**Aim:** For this exercise, write out exactly, and only, the lines running from the line that contains "Continue the FreeCAD" through the line that contains "GATE_LOW = 0.05".

## START Input data

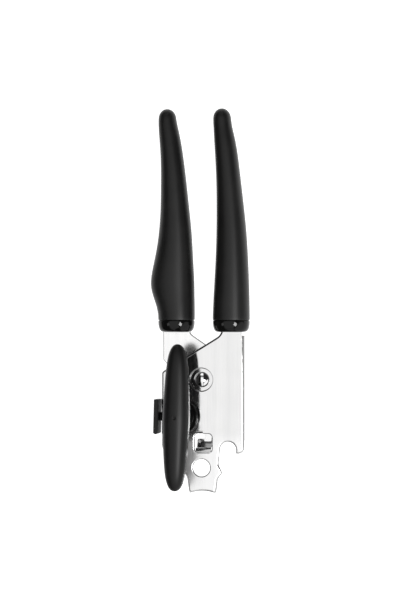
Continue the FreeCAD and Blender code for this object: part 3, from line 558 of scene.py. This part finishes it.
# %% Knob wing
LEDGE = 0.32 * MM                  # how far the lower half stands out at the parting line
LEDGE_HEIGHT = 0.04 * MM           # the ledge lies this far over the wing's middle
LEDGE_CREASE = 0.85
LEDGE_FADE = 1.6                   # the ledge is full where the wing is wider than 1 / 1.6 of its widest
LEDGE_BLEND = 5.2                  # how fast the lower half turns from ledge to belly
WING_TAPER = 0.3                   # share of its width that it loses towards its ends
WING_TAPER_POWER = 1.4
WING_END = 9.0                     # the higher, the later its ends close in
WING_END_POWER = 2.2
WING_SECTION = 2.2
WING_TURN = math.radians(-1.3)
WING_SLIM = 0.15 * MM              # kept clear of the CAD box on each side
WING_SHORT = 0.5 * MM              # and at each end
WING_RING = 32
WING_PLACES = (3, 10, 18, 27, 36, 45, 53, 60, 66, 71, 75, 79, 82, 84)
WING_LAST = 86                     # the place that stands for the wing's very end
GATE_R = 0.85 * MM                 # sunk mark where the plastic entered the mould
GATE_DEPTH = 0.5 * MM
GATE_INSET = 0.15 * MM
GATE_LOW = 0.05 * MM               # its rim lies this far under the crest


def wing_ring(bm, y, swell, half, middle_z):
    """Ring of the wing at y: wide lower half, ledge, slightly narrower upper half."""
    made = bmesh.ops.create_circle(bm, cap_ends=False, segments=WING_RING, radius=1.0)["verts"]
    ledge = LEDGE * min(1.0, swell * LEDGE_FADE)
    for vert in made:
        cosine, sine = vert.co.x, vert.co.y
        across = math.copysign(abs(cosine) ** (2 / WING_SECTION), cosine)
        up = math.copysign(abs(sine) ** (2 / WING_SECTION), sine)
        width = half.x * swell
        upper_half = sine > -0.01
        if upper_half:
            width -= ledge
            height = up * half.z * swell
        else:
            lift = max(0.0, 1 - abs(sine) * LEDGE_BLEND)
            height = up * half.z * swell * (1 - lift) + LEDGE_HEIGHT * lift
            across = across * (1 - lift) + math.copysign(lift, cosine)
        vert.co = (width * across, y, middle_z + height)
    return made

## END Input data
## START Input data

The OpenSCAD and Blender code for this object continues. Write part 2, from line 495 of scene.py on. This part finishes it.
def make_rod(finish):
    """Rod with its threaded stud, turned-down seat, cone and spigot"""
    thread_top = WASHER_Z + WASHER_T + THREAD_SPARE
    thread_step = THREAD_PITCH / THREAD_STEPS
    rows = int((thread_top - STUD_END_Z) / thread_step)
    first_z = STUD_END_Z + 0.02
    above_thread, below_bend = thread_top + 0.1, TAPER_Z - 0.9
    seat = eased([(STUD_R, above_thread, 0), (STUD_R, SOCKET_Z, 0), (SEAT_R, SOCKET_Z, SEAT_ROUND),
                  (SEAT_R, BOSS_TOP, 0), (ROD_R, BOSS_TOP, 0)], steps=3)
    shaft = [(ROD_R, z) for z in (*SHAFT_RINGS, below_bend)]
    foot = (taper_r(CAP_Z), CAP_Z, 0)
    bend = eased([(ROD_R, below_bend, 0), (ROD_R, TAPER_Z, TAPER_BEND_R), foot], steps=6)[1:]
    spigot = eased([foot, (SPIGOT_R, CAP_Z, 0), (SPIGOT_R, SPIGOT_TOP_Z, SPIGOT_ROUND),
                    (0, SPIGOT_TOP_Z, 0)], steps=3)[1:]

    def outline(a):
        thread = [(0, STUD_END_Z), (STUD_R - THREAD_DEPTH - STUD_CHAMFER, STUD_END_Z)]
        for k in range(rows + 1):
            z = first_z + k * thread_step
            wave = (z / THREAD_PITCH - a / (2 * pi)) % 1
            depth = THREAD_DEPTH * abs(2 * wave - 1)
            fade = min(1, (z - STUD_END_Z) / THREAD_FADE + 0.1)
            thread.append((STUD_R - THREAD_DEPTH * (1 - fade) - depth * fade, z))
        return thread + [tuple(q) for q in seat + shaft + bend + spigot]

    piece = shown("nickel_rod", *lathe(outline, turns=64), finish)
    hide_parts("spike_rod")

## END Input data
## START Input data

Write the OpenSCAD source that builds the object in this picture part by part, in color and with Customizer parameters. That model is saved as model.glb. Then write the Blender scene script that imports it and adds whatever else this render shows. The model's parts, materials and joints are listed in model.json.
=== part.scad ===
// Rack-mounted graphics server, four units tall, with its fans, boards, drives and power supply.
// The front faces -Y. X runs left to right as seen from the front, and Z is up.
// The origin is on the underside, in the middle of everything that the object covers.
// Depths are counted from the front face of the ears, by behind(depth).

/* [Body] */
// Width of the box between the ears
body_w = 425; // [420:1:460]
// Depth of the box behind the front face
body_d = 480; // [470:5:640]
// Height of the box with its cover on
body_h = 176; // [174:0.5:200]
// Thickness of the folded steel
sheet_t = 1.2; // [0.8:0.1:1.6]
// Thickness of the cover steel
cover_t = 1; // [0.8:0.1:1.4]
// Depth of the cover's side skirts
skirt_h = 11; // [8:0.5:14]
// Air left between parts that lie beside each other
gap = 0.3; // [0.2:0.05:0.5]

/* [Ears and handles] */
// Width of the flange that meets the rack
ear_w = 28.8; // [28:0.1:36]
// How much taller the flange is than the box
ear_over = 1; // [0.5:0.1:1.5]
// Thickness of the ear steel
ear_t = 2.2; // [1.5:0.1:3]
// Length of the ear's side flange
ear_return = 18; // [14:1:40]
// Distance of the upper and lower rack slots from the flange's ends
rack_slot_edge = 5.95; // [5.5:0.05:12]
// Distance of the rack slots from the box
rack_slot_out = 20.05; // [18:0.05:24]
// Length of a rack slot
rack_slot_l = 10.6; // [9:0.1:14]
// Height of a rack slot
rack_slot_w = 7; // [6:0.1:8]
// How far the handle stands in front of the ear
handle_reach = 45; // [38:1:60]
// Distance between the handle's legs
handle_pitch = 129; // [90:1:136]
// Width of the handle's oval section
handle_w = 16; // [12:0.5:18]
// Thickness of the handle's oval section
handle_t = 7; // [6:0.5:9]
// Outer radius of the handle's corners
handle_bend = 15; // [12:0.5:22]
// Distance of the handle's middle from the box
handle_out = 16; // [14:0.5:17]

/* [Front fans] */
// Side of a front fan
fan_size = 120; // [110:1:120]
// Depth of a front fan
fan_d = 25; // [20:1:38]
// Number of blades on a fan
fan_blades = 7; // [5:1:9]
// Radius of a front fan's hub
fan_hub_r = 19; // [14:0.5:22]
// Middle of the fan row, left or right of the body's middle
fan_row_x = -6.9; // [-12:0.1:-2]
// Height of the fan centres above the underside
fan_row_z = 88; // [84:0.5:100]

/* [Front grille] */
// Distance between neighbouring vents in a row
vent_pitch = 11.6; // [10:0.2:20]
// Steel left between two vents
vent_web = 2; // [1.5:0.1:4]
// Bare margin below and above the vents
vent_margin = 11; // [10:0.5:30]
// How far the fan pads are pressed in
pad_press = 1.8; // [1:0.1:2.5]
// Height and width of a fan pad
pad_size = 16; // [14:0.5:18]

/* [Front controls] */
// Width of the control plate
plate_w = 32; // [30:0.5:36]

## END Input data

**Written reply:**
Continue the FreeCAD and Blender code for this object: part 3, from line 558 of scene.py. This part finishes it.
# %% Knob wing
LEDGE = 0.32 * MM                  # how far the lower half stands out at the parting line
LEDGE_HEIGHT = 0.04 * MM           # the ledge lies this far over the wing's middle
LEDGE_CREASE = 0.85
LEDGE_FADE = 1.6                   # the ledge is full where the wing is wider than 1 / 1.6 of its widest
LEDGE_BLEND = 5.2                  # how fast the lower half turns from ledge to belly
WING_TAPER = 0.3                   # share of its width that it loses towards its ends
WING_TAPER_POWER = 1.4
WING_END = 9.0                     # the higher, the later its ends close in
WING_END_POWER = 2.2
WING_SECTION = 2.2
WING_TURN = math.radians(-1.3)
WING_SLIM = 0.15 * MM              # kept clear of the CAD box on each side
WING_SHORT = 0.5 * MM              # and at each end
WING_RING = 32
WING_PLACES = (3, 10, 18, 27, 36, 45, 53, 60, 66, 71, 75, 79, 82, 84)
WING_LAST = 86                     # the place that stands for the wing's very end
GATE_R = 0.85 * MM                 # sunk mark where the plastic entered the mould
GATE_DEPTH = 0.5 * MM
GATE_INSET = 0.15 * MM
GATE_LOW = 0.05 * MM               # its rim lies this far under the crest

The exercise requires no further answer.